They say and I
believe through experience that the darkest hours of the night are those
just before dawn. In those bleak and dreary hours all of our deepest
thoughts shoot through our mind: "If I had just done this or if I had
just said that!?!" We have all experienced them. Even Snoopy sitting
atop his dog house with his typewriter always starts his novel with, "It
was a dark and stormy night....." We think of horrible things that are
yet to come and even in the coldest of nights break out into a sweat.
"My goodness." we say to ourselves, " there aren’t enough people dumb
enough to nominate her, much less enough to elect her to the
presidency." "Another Manning in the super bowl, could it be that the
brothers will win back to back super bowl?" I shudder to think it all.
We picture our own death or see the IRS pounding down our door. We see
the mother in law pulling up in the drive way with a U-Haul. We think of
the things we did at work or the things we forgot to do at work. The
mind wanders through the maze of thoughts with the hope of finding our
way out, to slip back into the world of dream before the dawning of the
new day.
We all have those nights when the morning finally comes the bed looks as
if a grenade went off sometime after we turned down the sheets. There is
no age limit. From youngest to oldest we all find those nights when we
cannot grip sleep and the time passes at an infinite passing as if the
world suddenly went to slow-motion. Drinks of water and staring out the
window only seems to slow it even more. Because of the hour of the night
and the stillness of the outside, we feel as if the rest of the world is
in blissful slumber while we go through the agony of the next minute.
Finally, after what seems like an eternity we wander back to the bed and
finally we wander off to sleep for a time.
I am sure that more learned people would have volumes to say about our
condition and why we go through these things. I feel that it is the
times and circumstances in which we find ourselves. We live in a society
where its me and my and I and no care is given to we, you and they.
Decisions are made knowing that dire consequences will result down the
road. We may not be the one making that decision, but most of us wind up
being collaterally damaged because of it. Just like we are all hooked
together by the so called "six degrees of separation" we are all caught
up in bad decisions by the same measure. So how do we separate ourselves
from the bad decisions or collateral damage? Well, unless you have moved
into a cave and become a complete hermit, we don’t separate ourselves.

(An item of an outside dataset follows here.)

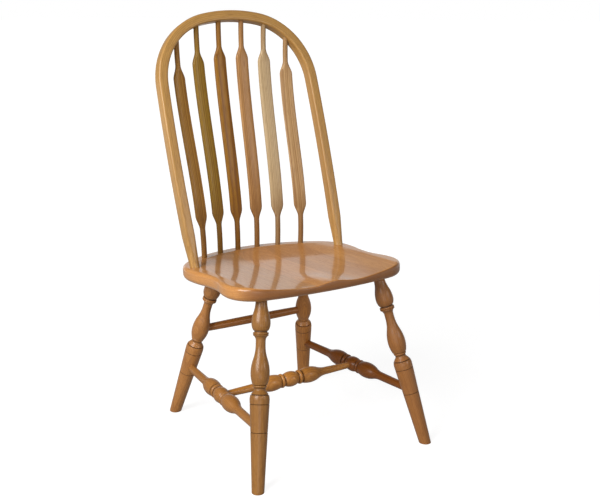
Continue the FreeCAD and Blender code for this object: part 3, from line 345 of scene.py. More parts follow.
@dataclass(frozen=True)
class WoodFinish:
    """One stained and lacquered oak: colours, ring width, sheen and how strong its figure is."""

    name: str
    slot: str
    pale: Colour
    dark: Colour
    stain: Colour = (0.055, 0.022, 0.006)
    ring_width: float = 3.4
    waviness: float = 6.0
    contrast: float = 0.5
    roughness: float = 0.42
    specular: float = 0.3
    coat: float = 0.3
    coat_roughness: float = 0.2
    relief: float = 0.12
    bump_strength: float = 0.5
    end_limits: Point = (0.35, 0.95)
    first_seed: float = 0.0
    seed_step: float = 0.0

    def material(
        self,
        shading: OakShading,
        piece: str,
        pith: Point,
        number: int = 0,
        colour_scale: Colour = (1.0, 1.0, 1.0),
        end_grain: Vector | None = None,
    ) -> bpy.types.Material:
        """Makes the finish for one piece of wood.

        Args:
            shading: The shared shader groups.
            piece: The piece's name.
            pith: Where the middle of the tree lies, across the grain, in millimetres.
            number: Which piece of its kind it is, as each is cut from another part of a tree.
            colour_scale: What the colours are multiplied by: the wood's own tone, as no two boards match,
                and on some legs, stretchers and spindles also painted light, painted shade and painted
                reflection.
            end_grain: The way the grain runs, where cut ends show and soak up more stain.

        Returns:
            The material.
        """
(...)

We can minimize our exposure, we can surround ourselves with people who
we know or hope to we know don’t make those decisions that pick us up
and carry us on in their wave of self destruction. We can try to educate
our family and friends and hope they will use their God given common
sense in making life decisions. Even, after all of this there are no
guarantees.
It must have been on one of those sleepless, dreary nights that the
writer Edgar Alan Poe wrote The Raven. Poe, finding himself in those
hours of dark self pity, took the time and opportunity to make a
beautiful poem out of his dismal circumstances. Maybe like Poe we can
take advantage of the moment and change it into something positive. Sure
as anything if that hour grips us we must also find a way to turn it
around to our favor. Like Hemingway we must convince ourselves that the
sun also rises. There is another day breaking and with it we have a new
opportunity, a new start, an new chance to rectify any wrong we did
yesterday and make something great happen in this new day. If we do
enough good things and minimize the negative things we do, the less time
we will wake and hang in the bleakness of those wee dark hours.